Una starlet había muerto desangrada en una fiesta que se había armado en la habitación de hotel de Fatty y él había sido arrestado por asesinato, cargo al que se le sumaba el de violación y el de contrabando de bebida. Era bien sabido en Hollywood que Fatty era impotente, que lo suyo era la heroína, que daba fiestas porque ése era el “consejo” de los estudios, pero que en esas fiestas se dormía enseguida o directamente se escondía en su Rolls. Sin embargo, los diarios que hasta el día anterior adoraban al gordo bueno de América pasaron a llamarlo “la bola de sebo con colmillos”, “el zeppelin obsesionado por el sexo”, “la ballena asesina”. Después de dos juicios en que el jurado se declaró incapacitado de dar un veredicto (los testigos se desdecían, la peritonitis de la difunta se debía no a una violación sino a un aborto que se había hecho tres días antes), en el tercer juicio lo declararon no sólo inocente, sino que emitieron un fallo sin precedentes en la Justicia californiana: “La absolución no es suficiente para el señor Arbuckle. Sentimos que se ha cometido una enorme injusticia con él”. Para entonces, los estudios lo habían despedido por incumplimiento de contrato, sus películas se habían prohibido (“Su cara ensucia la pantalla”), su casa había sido saqueada y las ventanas apedreadas y hasta la Sociedad de Naciones, debatiendo la trata de blancas, lo condenó desde Ginebra.

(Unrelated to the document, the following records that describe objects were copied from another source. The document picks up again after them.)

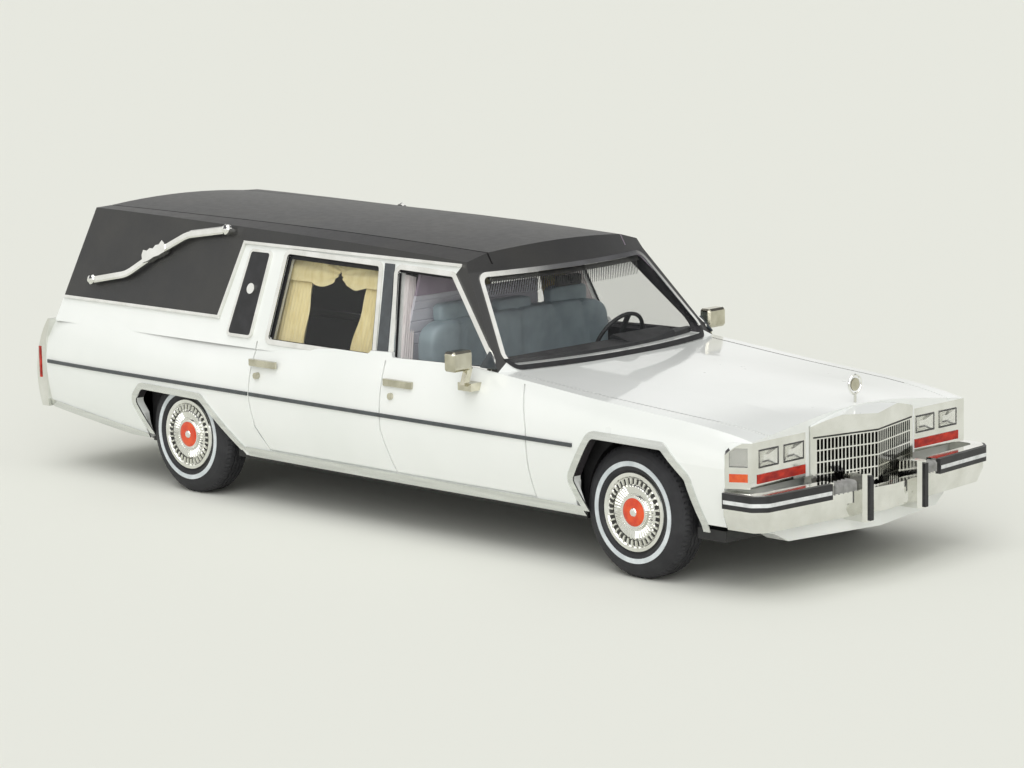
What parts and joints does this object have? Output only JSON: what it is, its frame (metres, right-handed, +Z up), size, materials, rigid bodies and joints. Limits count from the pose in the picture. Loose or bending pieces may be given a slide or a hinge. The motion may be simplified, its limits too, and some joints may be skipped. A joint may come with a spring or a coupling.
{
  "type": "scale model hearse",
  "caption": "Scale model of a long white hearse with a black landau roof, bright trim and wheels that turn on two axles.",
  "frame": {"origin": "middle of the footprint, on the floor under the tyres", "axes": "+X towards the nose, +Y to the car's left, +Z up"},
  "size_m": [0.1442, 0.0518, 0.0391],
  "materials": {
    "amber_lens": "transparent amber",
    "black_roof": "satin black",
    "black_trim": "black enamel",
    "bright_trim": "bright plated",
    "chassis_black": "satin black moulding",
    "drape": "cream moulding",
    "floor_grey": "dark moulding",
    "grey_trim": "dark grey enamel",
    "lens": "clear moulded lens",
    "orange_disc": "orange-red enamel",
    "red_lens": "transparent red",
    "seat_grey": "blue-grey moulding",
    "steel": "drawn steel",
    "tyre": "matt black rubber",
    "white_paint": "gloss white lacquer",
    "whitewall": "printed white ring",
    "window": "clear moulded"
  },
  "bodies": {
    "body": {"arch_trims": "bright_trim", "body_shell": "white_paint", "bumper_guards": "bright_trim", "bumper_strips": "black_trim", "cabin_floor": "floor_grey", "cabin_mirror": "chassis_black", "chassis": "chassis_black", "curtains": "drape", "dashboard": "chassis_black", "door_handles": "bright_trim", "door_mirrors": "bright_trim", "front_bumper": "bright_trim", "front_seat": "seat_grey", "front_valance": "white_paint", "grille": "bright_trim", "grille_backing": "chassis_black", "guard_pads": "black_trim", "headlamp_lenses": "lens", "hood_ornament": "bright_trim", "lamp_housings": "bright_trim", "landau_bars": "bright_trim", "load_deck": "floor_grey", "opera_buttons": "bright_trim", "opera_frames": "bright_trim", "opera_panels": "black_trim", "partition": "floor_grey", "pillar_strips": "grey_trim", "quarter_triangles": "grey_trim", "rear_bumper": "bright_trim", "rear_bumper_strips": "black_trim", "rear_plate": "white_paint", "rear_window": "window", "rear_window_trim": "bright_trim", "roof_beads": "bright_trim", "roof_shell": "black_roof", "side_lamp_lenses": "lens", "side_marker_lenses": "amber_lens", "side_stripes": "grey_trim", "side_windows": "window", "signal_lenses": "red_lens", "sill_trims": "bright_trim", "steering_wheel": "chassis_black", "tail_bezels": "bright_trim", "tail_lenses": "red_lens", "tailgate_handle": "bright_trim", "window_frames": "bright_trim", "windscreen": "window", "windscreen_trim": "bright_trim"},
    "front_wheels": {"front_axle": "steel", "front_hub_discs": "orange_disc", "front_tyres": "tyre", "front_wheels": "bright_trim", "front_whitewalls": "whitewall"},
    "rear_wheels": {"rear_axle": "steel", "rear_hub_discs": "orange_disc", "rear_tyres": "tyre", "rear_wheels": "bright_trim", "rear_whitewalls": "whitewall"}
  },
  "joints": [
    {"name": "front_axle_spin", "type": "hinge", "parent": "body", "child": "front_wheels", "pos_m": [0.0473, 0, 0.0084], "axis": [0, 1, 0], "continuous": true},
    {"name": "rear_axle_spin", "type": "hinge", "parent": "body", "child": "rear_wheels", "pos_m": [-0.0381, 0, 0.0084], "axis": [0, 1, 0], "continuous": true}
  ]
}
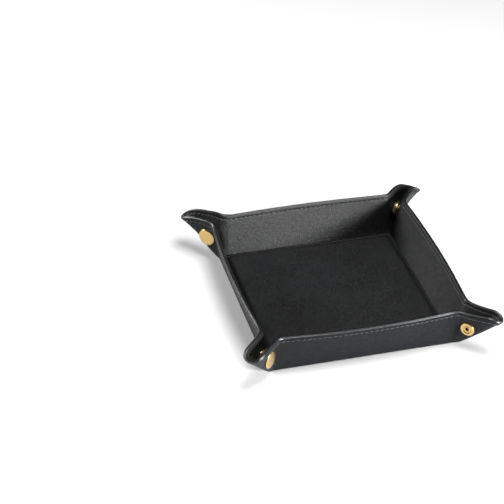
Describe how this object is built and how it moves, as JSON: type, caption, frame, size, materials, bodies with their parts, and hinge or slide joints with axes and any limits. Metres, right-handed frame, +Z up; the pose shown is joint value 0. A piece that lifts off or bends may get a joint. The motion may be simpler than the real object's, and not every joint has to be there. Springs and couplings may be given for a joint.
{
  "type": "travel valet tray",
  "caption": "Square leather tray whose low walls and pinched corner ears are held up by press snaps and fold out almost flat when the corners are unsnapped.",
  "frame": {"origin": "centre of the underside of the base panel, on the surface the tray stands on", "axes": "+Z up through the open top, +X to the right along the front wall, +Y towards the back wall"},
  "size_m": [0.1724, 0.1724, 0.0319],
  "materials": {
    "cover_leather": "fine pebbled grain, semi-matt, edges painted to match",
    "lining_leather": "fine pebbled grain, semi-matt",
    "thread": "waxed twisted sewing thread",
    "board": "pressed fibre board, hidden",
    "pad": "thin foam pad, hidden",
    "snap_brass": "polished pale gold plating",
    "spring_steel": "bright spring wire"
  },
  "bodies": {
    "base": {"cover_base": "cover_leather", "lining_base": "lining_leather", "base_board": "board", "base_pad": "pad"},
    "front_wall": {"cover_front_wall": "cover_leather", "lining_front_wall": "lining_leather", "seam_thread_front": "thread"},
    "right_wall": {"cover_right_wall": "cover_leather", "lining_right_wall": "lining_leather", "seam_thread_right": "thread"},
    "back_wall": {"cover_back_wall": "cover_leather", "lining_back_wall": "lining_leather", "seam_thread_back": "thread"},
    "left_wall": {"cover_left_wall": "cover_leather", "lining_left_wall": "lining_leather", "seam_thread_left": "thread"},
    "ear_post_front_right": {"cover_ear_post_front_right": "cover_leather", "lining_ear_post_front_right": "lining_leather", "snap_post_front_right": "snap_brass", "snap_stud_front_right": "snap_brass"},
    "ear_tip_front_right": {"cover_ear_tip_front_right": "cover_leather", "lining_ear_tip_front_right": "lining_leather"},
    "ear_cap_front_right": {"cover_ear_cap_front_right": "cover_leather", "lining_ear_cap_front_right": "lining_leather", "snap_cap_front_right": "snap_brass", "snap_socket_front_right": "snap_brass", "snap_spring_front_right": "spring_steel"},
    "ear_post_back_right": {"cover_ear_post_back_right": "cover_leather", "lining_ear_post_back_right": "lining_leather", "snap_post_back_right": "snap_brass", "snap_stud_back_right": "snap_brass"},
    "ear_tip_back_right": {"cover_ear_tip_back_right": "cover_leather", "lining_ear_tip_back_right": "lining_leather"},
    "ear_cap_back_right": {"cover_ear_cap_back_right": "cover_leather", "lining_ear_cap_back_right": "lining_leather", "snap_cap_back_right": "snap_brass", "snap_socket_back_right": "snap_brass", "snap_spring_back_right": "spring_steel"},
    "ear_post_back_left": {"cover_ear_post_back_left": "cover_leather", "lining_ear_post_back_left": "lining_leather", "snap_post_back_left": "snap_brass", "snap_stud_back_left": "snap_brass"},
    "ear_tip_back_left": {"cover_ear_tip_back_left": "cover_leather", "lining_ear_tip_back_left": "lining_leather"},
    "ear_cap_back_left": {"cover_ear_cap_back_left": "cover_leather", "lining_ear_cap_back_left": "lining_leather", "snap_cap_back_left": "snap_brass", "snap_socket_back_left": "snap_brass", "snap_spring_back_left": "spring_steel"},
    "ear_post_front_left": {"cover_ear_post_front_left": "cover_leather", "lining_ear_post_front_left": "lining_leather", "snap_post_front_left": "snap_brass", "snap_stud_front_left": "snap_brass"},
    "ear_tip_front_left": {"cover_ear_tip_front_left": "cover_leather", "lining_ear_tip_front_left": "lining_leather"},
    "ear_cap_front_left": {"cover_ear_cap_front_left": "cover_leather", "lining_ear_cap_front_left": "lining_leather", "snap_cap_front_left": "snap_brass", "snap_socket_front_left": "snap_brass", "snap_spring_front_left": "spring_steel"}
  },
  "joints": [
    {"name": "front_wall_fold", "type": "hinge", "parent": "base", "child": "front_wall", "pos_m": [0, -0.0635, 0], "axis": [1, 0, 0], "range_deg": [0, 70]},
    {"name": "right_wall_fold", "type": "hinge", "parent": "base", "child": "right_wall", "pos_m": [0.0635, 0, 0], "axis": [0, 1, 0], "range_deg": [0, 70]},
    {"name": "back_wall_fold", "type": "hinge", "parent": "base", "child": "back_wall", "pos_m": [0, 0.0635, 0], "axis": [-1, 0, 0], "range_deg": [0, 70]},
    {"name": "left_wall_fold", "type": "hinge", "parent": "base", "child": "left_wall", "pos_m": [-0.0635, 0, 0], "axis": [0, -1, 0], "range_deg": [0, 70]},
    {"name": "ear_post_bend_front_right", "type": "hinge", "parent": "front_wall", "child": "ear_post_front_right", "pos_m": [0.05846, -0.06114, 0.00046], "axis": [0.1874, -0.1874, 0.9642], "range_deg": [0, 38.2]},
    {"name": "ear_tip_fold_front_right", "type": "hinge", "parent": "ear_post_front_right", "child": "ear_tip_front_right", "pos_m": [0.06114, -0.06383, 0.0015], "axis": [-0.5382, 0.5382, -0.6485], "range_deg": [0, 77.1]},
    {"name": "ear_cap_fold_front_right", "type": "hinge", "parent": "ear_tip_front_right", "child": "ear_cap_front_right", "pos_m": [0.06383, -0.06114, 0.0015], "axis": [-0.5382, 0.5382, -0.6485], "range_deg": [0, 77.1]},
    {"name": "ear_post_bend_back_right", "type": "hinge", "parent": "right_wall", "child": "ear_post_back_right", "pos_m": [0.06114, 0.05846, 0.00046], "axis": [0.1874, 0.1874, 0.9642], "range_deg": [0, 38.2]},
    {"name": "ear_tip_fold_back_right", "type": "hinge", "parent": "ear_post_back_right", "child": "ear_tip_back_right", "pos_m": [0.06383, 0.06114, 0.0015], "axis": [-0.5382, -0.5382, -0.6485], "range_deg": [0, 77.1]},
    {"name": "ear_cap_fold_back_right", "type": "hinge", "parent": "ear_tip_back_right", "child": "ear_cap_back_right", "pos_m": [0.06114, 0.06383, 0.0015], "axis": [-0.5382, -0.5382, -0.6485], "range_deg": [0, 77.1]},
    {"name": "ear_post_bend_back_left", "type": "hinge", "parent": "back_wall", "child": "ear_post_back_left", "pos_m": [-0.05846, 0.06114, 0.00046], "axis": [-0.1874, 0.1874, 0.9642], "range_deg": [0, 38.2]},
    {"name": "ear_tip_fold_back_left", "type": "hinge", "parent": "ear_post_back_left", "child": "ear_tip_back_left", "pos_m": [-0.06114, 0.06383, 0.0015], "axis": [0.5382, -0.5382, -0.6485], "range_deg": [0, 77.1]},
    {"name": "ear_cap_fold_back_left", "type": "hinge", "parent": "ear_tip_back_left", "child": "ear_cap_back_left", "pos_m": [-0.06383, 0.06114, 0.0015], "axis": [0.5382, -0.5382, -0.6485], "range_deg": [0, 77.1]},
    {"name": "ear_post_bend_front_left", "type": "hinge", "parent": "left_wall", "child": "ear_post_front_left", "pos_m": [-0.06114, -0.05846, 0.00046], "axis": [-0.1874, -0.1874, 0.9642], "range_deg": [0, 38.2]},
    {"name": "ear_tip_fold_front_left", "type": "hinge", "parent": "ear_post_front_left", "child": "ear_tip_front_left", "pos_m": [-0.06383, -0.06114, 0.0015], "axis": [0.5382, 0.5382, -0.6485], "range_deg": [0, 77.1]},
    {"name": "ear_cap_fold_front_left", "type": "hinge", "parent": "ear_tip_front_left", "child": "ear_cap_front_left", "pos_m": [-0.06114, -0.06383, 0.0015], "axis": [0.5382, 0.5382, -0.6485], "range_deg": [0, 77.1]}
  ],
  "couplings": [
    {"joint": "right_wall_fold", "follows": "front_wall_fold", "ratio": 1},
    {"joint": "back_wall_fold", "follows": "front_wall_fold", "ratio": 1},
    {"joint": "left_wall_fold", "follows": "front_wall_fold", "ratio": 1},
    {"joint": "ear_post_bend_front_right", "follows": "front_wall_fold", "ratio": 0.5447},
    {"joint": "ear_tip_fold_front_right", "follows": "front_wall_fold", "ratio": 1.1006},
    {"joint": "ear_cap_fold_front_right", "follows": "front_wall_fold", "ratio": 1.1006},
    {"joint": "ear_post_bend_back_right", "follows": "front_wall_fold", "ratio": 0.5447},
    {"joint": "ear_tip_fold_back_right", "follows": "front_wall_fold", "ratio": 1.1006},
    {"joint": "ear_cap_fold_back_right", "follows": "front_wall_fold", "ratio": 1.1006},
    {"joint": "ear_post_bend_back_left", "follows": "front_wall_fold", "ratio": 0.5447},
    {"joint": "ear_tip_fold_back_left", "follows": "front_wall_fold", "ratio": 1.1006},
    {"joint": "ear_cap_fold_back_left", "follows": "front_wall_fold", "ratio": 1.1006},
    {"joint": "ear_post_bend_front_left", "follows": "front_wall_fold", "ratio": 0.5447},
    {"joint": "ear_tip_fold_front_left", "follows": "front_wall_fold", "ratio": 1.1006},
    {"joint": "ear_cap_fold_front_left", "follows": "front_wall_fold", "ratio": 1.1006}
  ]
}
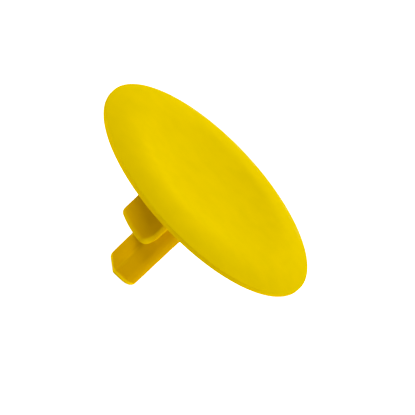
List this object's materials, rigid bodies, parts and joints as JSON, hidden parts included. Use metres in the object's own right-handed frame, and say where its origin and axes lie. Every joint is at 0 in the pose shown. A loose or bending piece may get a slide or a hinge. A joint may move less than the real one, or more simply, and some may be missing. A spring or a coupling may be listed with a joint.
{
  "type": "push-button plate",
  "caption": "Round dished push-button plate with a raised outer ring, standing on an off-centre keyed plug post that pushes into the button's plunger.",
  "frame": {"origin": "centre of the plug post's free end, the lowest point of the plate", "axes": "+Z along the post and out of the finger side; the key lug stands out towards -X and -Y; the disc and the post share the Z axis"},
  "size_m": [0.0234, 0.0234, 0.012],
  "materials": {
    "moulded_plastic": "satin moulded yellow plastic"
  },
  "bodies": {
    "root": {"finger_disc": "moulded_plastic", "plug_post": "moulded_plastic", "key_lug": "moulded_plastic"}
  },
  "joints": []
}
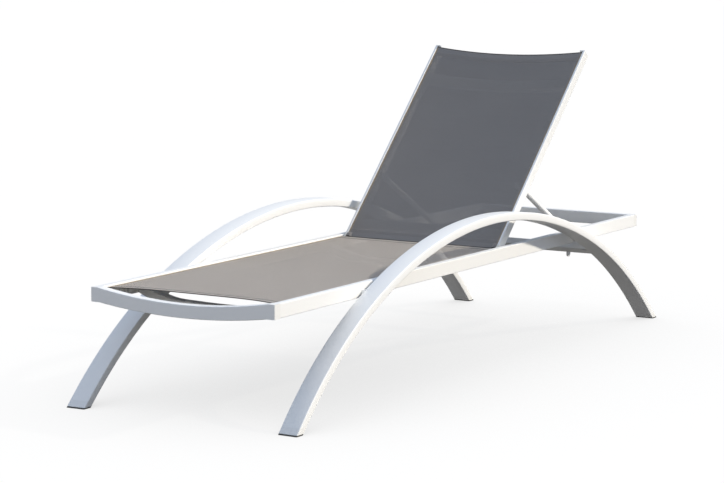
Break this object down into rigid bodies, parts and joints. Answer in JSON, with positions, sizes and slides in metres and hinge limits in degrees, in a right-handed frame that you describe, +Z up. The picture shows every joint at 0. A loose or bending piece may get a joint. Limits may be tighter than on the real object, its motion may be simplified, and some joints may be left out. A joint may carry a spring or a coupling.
{
  "type": "sun lounger",
  "caption": "Sun lounger with a mesh sling on a flat white frame, bowed side legs, and a reclining backrest on a prop stay.",
  "frame": {"origin": "on the floor below the crest of the bowed legs, in the middle of the width", "axes": "+X towards the head end, +Y towards the right of a person who lies on it, +Z up"},
  "size_m": [2.0168, 0.685, 0.8202],
  "materials": {
    "white_paint": "white powder coat on aluminium",
    "sling_mesh": "woven vinyl-coated mesh, taupe grey",
    "keder": "extruded cord, brown grey",
    "white_plastic": "moulded, white",
    "cream_plastic": "moulded, cream white",
    "nylon": "moulded nylon, dark",
    "sole_rubber": "moulded rubber, dark",
    "steel_fixings": "stainless steel"
  },
  "bodies": {
    "frame": {"leg_left": "white_paint", "leg_right": "white_paint", "foot_cap_foot_left": "white_plastic", "foot_cap_head_left": "white_plastic", "foot_cap_foot_right": "white_plastic", "foot_cap_head_right": "white_plastic", "sole_foot_left": "sole_rubber", "sole_head_left": "sole_rubber", "sole_foot_right": "sole_rubber", "sole_head_right": "sole_rubber", "leg_crossbar": "white_paint", "stay_rack_left": "white_paint", "stay_rack_right": "white_paint", "leg_spacers_left": "nylon", "leg_spacers_right": "nylon", "leg_bolts_left": "steel_fixings", "leg_bolts_right": "steel_fixings", "rail_hole_plugs_left": "white_plastic", "rail_hole_plugs_right": "white_plastic", "side_rail_left": "white_paint", "side_rail_right": "white_paint", "front_bar": "white_paint", "rear_bar": "white_paint", "bar_end_caps_left": "white_plastic", "bar_end_caps_right": "white_plastic", "seat_crossbar_front": "white_paint", "seat_crossbar_rear": "white_paint", "sling_screws": "steel_fixings", "seat_sling": "sling_mesh", "seat_keder_left": "keder", "seat_keder_right": "keder", "hinge_bolts": "steel_fixings", "hinge_washers": "nylon"},
    "backrest": {"backrest_tube_left": "white_paint", "backrest_tube_right": "white_paint", "backrest_cap_left": "white_plastic", "backrest_cap_right": "white_plastic", "hinge_knuckle_left": "cream_plastic", "hinge_knuckle_right": "cream_plastic", "hinge_bush_left": "nylon", "hinge_bush_right": "nylon", "backrest_crossbar_top": "white_paint", "backrest_crossbar_lower": "white_paint", "backrest_sling": "sling_mesh", "backrest_keder_left": "keder", "backrest_keder_right": "keder", "stay_pivot_bolts": "steel_fixings", "stay_washers": "nylon"},
    "stay": {"stay_arm_left": "white_paint", "stay_arm_right": "white_paint", "stay_end_cap_left": "cream_plastic", "stay_end_cap_right": "cream_plastic", "foot_sleeve_left": "cream_plastic", "foot_sleeve_right": "cream_plastic", "stay_foot_rod": "white_paint"}
  },
  "joints": [
    {"name": "backrest_hinge", "type": "hinge", "parent": "frame", "child": "backrest", "pos_m": [0.1696, 0, 0.291], "axis": [0, -1, 0], "range_deg": [-44.4, 0]},
    {"name": "stay_pivot", "type": "hinge", "parent": "backrest", "child": "stay", "pos_m": [0.34022, 0, 0.45808], "axis": [0, -1, 0], "range_deg": [0, 70.15]}
  ],
  "couplings": [
    {"joint": "stay_pivot", "follows": "backrest_hinge", "ratio": -1.58}
  ]
}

Fatty Arbuckle murió el mismo día en que se derogó la Ley Seca, en 1933. Para entonces ya era ciudadano honorario del lugar adonde iban a parar los malos chistes, como le gustaba decir en los monólogos de medianoche que hacía en un bar de Culver City. Los nuevos famosos de Hollywood solían coronar sus noches de parranda trasladándose hasta aquel bar en medio de la nada para verlo cantar, bailar y contar la historia de los golpes que había recibido. Aullaban de risa, como los mineros de antes, pero no pagaban con bolsitas de oro. Los tragos eran gratis para ellos. Como bien se sabía, los famosos de Hollywood no pagaban por nada: ya había pagado Fatty por todos ellos.